In the age of Obama, politics has become hot copy for television news. With the country enmeshed in two wars and myriad domestic crises, the media friendly president has become a reliable ratings generator for a beleaguered industry. And the White House media apparatus has used every opportunity to put the president unfiltered in front of the American people.Since he took office, the president has had multiple primetime press conferences that have been carried live across many broadcast and cable networks. On March 29, an Obama presser outdrew ratings juggernaut American Idol to become the most-watched program of the week attracting more than 40 million viewers across several networks (and nearly 30 million on the four broadcast networks alone).

The president’s latest primetime dissertation on April 29, while still a ratings success drew fewer viewers - it was down 29% - and one dissenter. Fox stuck with regular entertainment programming that included Idol. And so the White House media strategy seems to have shifted from a blanket approach to a more targeted tactic.

So far, that strategy has proved successful. NBC News’ recent two-hour, two-night Inside the Obama White House special attracted approximately 9 million viewers for each installment, and won its time period on the first night. Next week, ABC News gets its bite at the apple with a primetime health care special featuring a town hall with the president. And CBS News’ Katie Couric is sure to get her turn soon.

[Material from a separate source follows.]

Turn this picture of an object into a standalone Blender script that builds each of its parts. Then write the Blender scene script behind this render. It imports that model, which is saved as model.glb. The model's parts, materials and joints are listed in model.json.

The ABC News special, which airs June 24 at 10 p.m. and will be co-anchored by Charles Gibson and Diane Sawyer, will get the usual cross-platform, multi-broadcast promotion. Gibson will anchor World News from the Blue Room of the White House that night. Portions of the town hall will air on Nightline that same evening. And Sawyer will have a one-on-one with Obama on Good Morning America on June 25.

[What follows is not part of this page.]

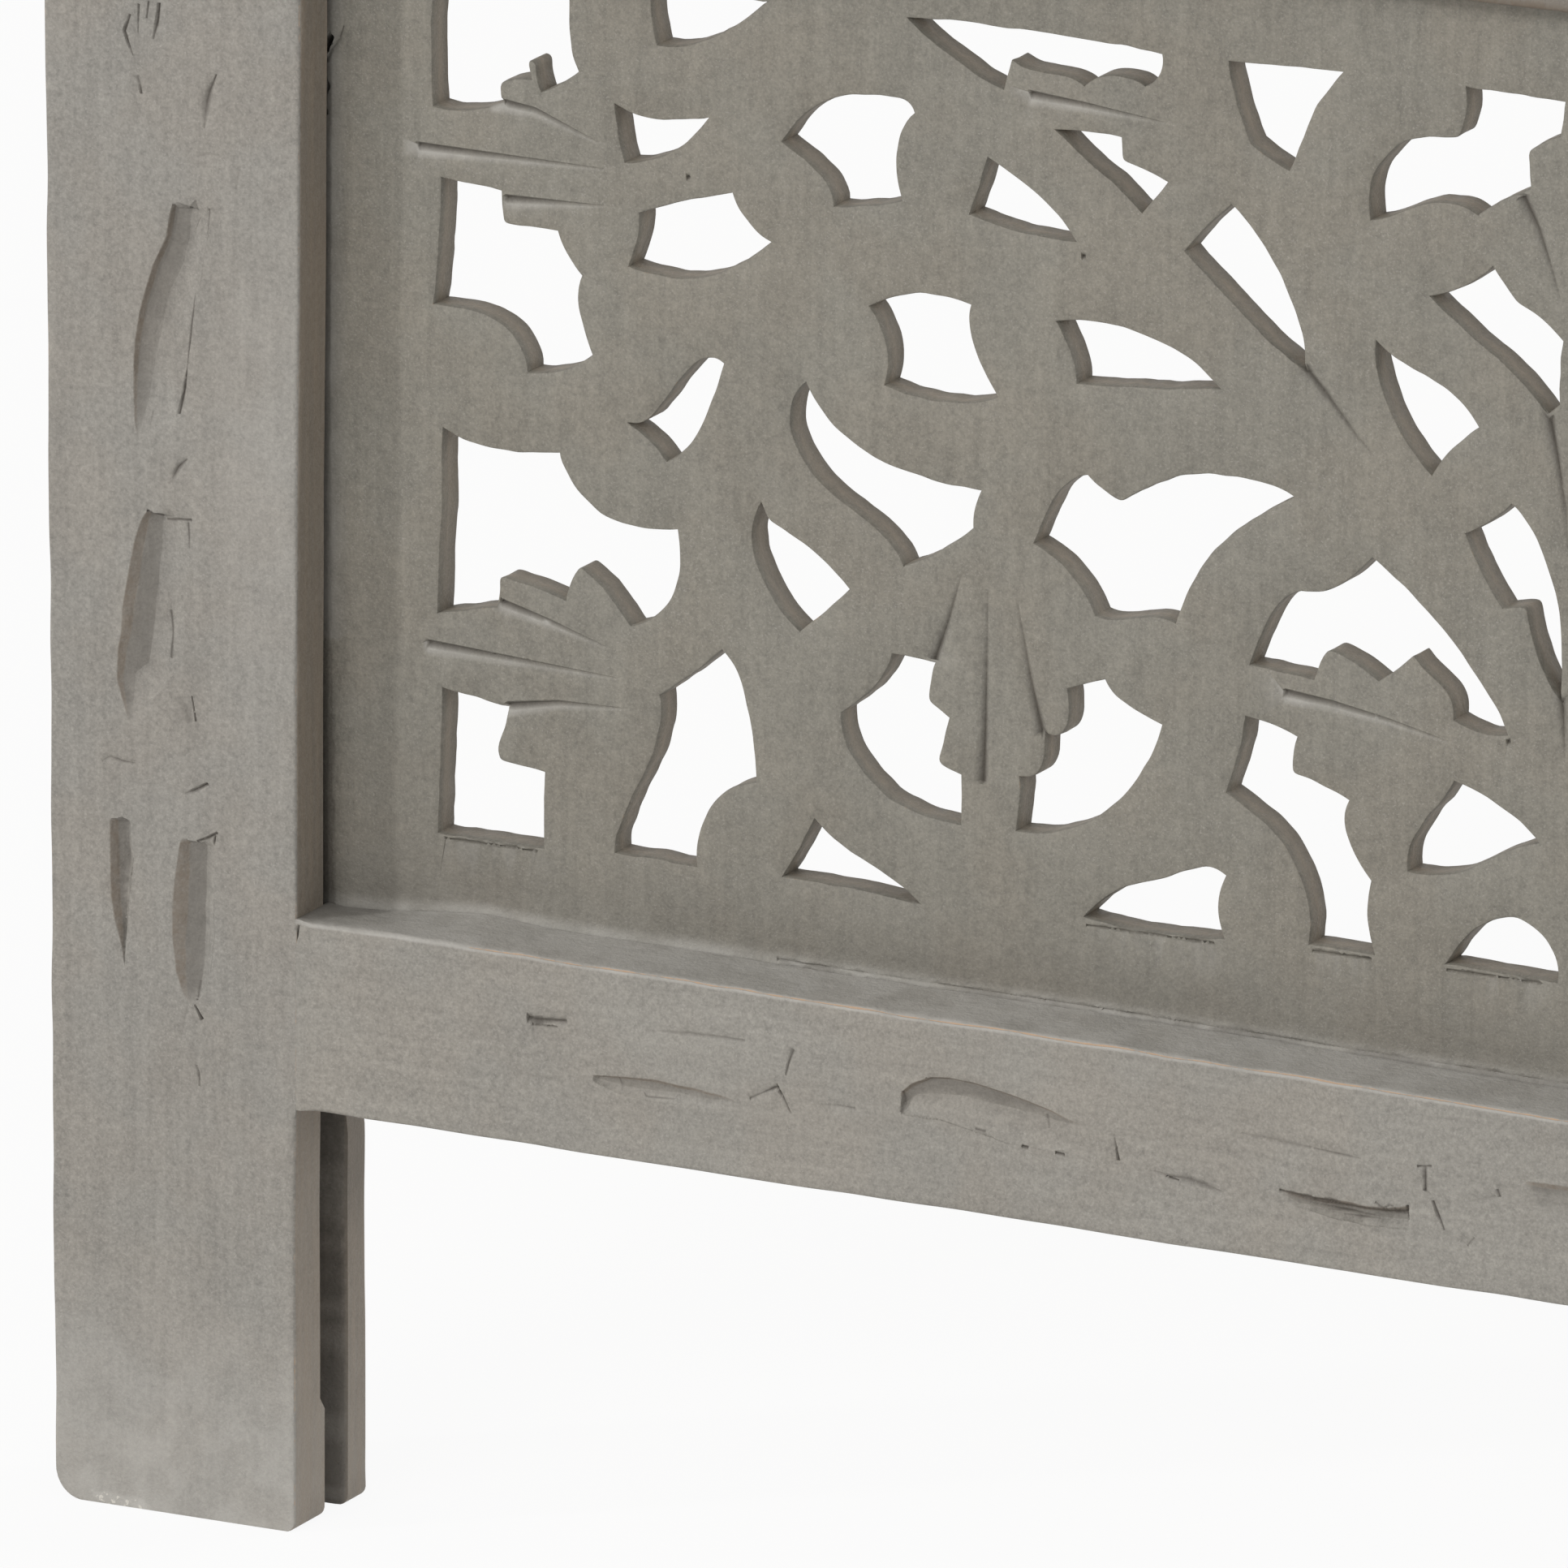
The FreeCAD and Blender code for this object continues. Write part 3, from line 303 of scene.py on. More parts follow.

ABC News immediately came under fire from the Republican National Committee. RNC chief of staff Ken McKay fired off a letter to ABC News President David Westin on June 15 expressing his concern over the news division’s “astonishing decision to exclude opposing voices” and asserting that the event may amount to a “glorified infomercial” for the Obama health care plan.

The RNC, wrote McKay, “requested an opportunity to add our party’s views to those of the president’s to ensure that all sides of the health care reform debate are presented. Our request was denied.”

ABC News Senior VP Kerry Smith responded to the RNC in her own letter, noting that McKay raised “a number of false premises,” including, apparently, the specter of editorial interference from the Democratic administration.

“Like any programs we broadcast, ABC News will have complete editorial control. To suggest otherwise is quite unfair to both our journalists and our audience,” Smith wrote.

Smith further asserted that all sides of the health care debate will be represented in next week’s town hall as they have previously. “There already has been extensive coverage of the upcoming health care debates, on ABC and elsewhere, and there will be much, much more. Indeed, we’ve already had many critics of the president’s health care proposals on the air - and that’s before a real plan has even been put before the country.”

No network is going to decline White House access. And it’s hardly surprising that an opposition party is hurling accusations of bias.

In fact, it is a violation of ABC News standards to cede editorial control to interview subjects. And the town hall is not new to the network; Ted Koppel was a master of the egalitarian conceit.

Universal health care, and how to pay for it, is the latest political hot potato. And the Obama media apparatus is nothing if not adept at disseminating its message.

And in this TV economy, what news organization is going to pass on access and the eyeballs that come with it?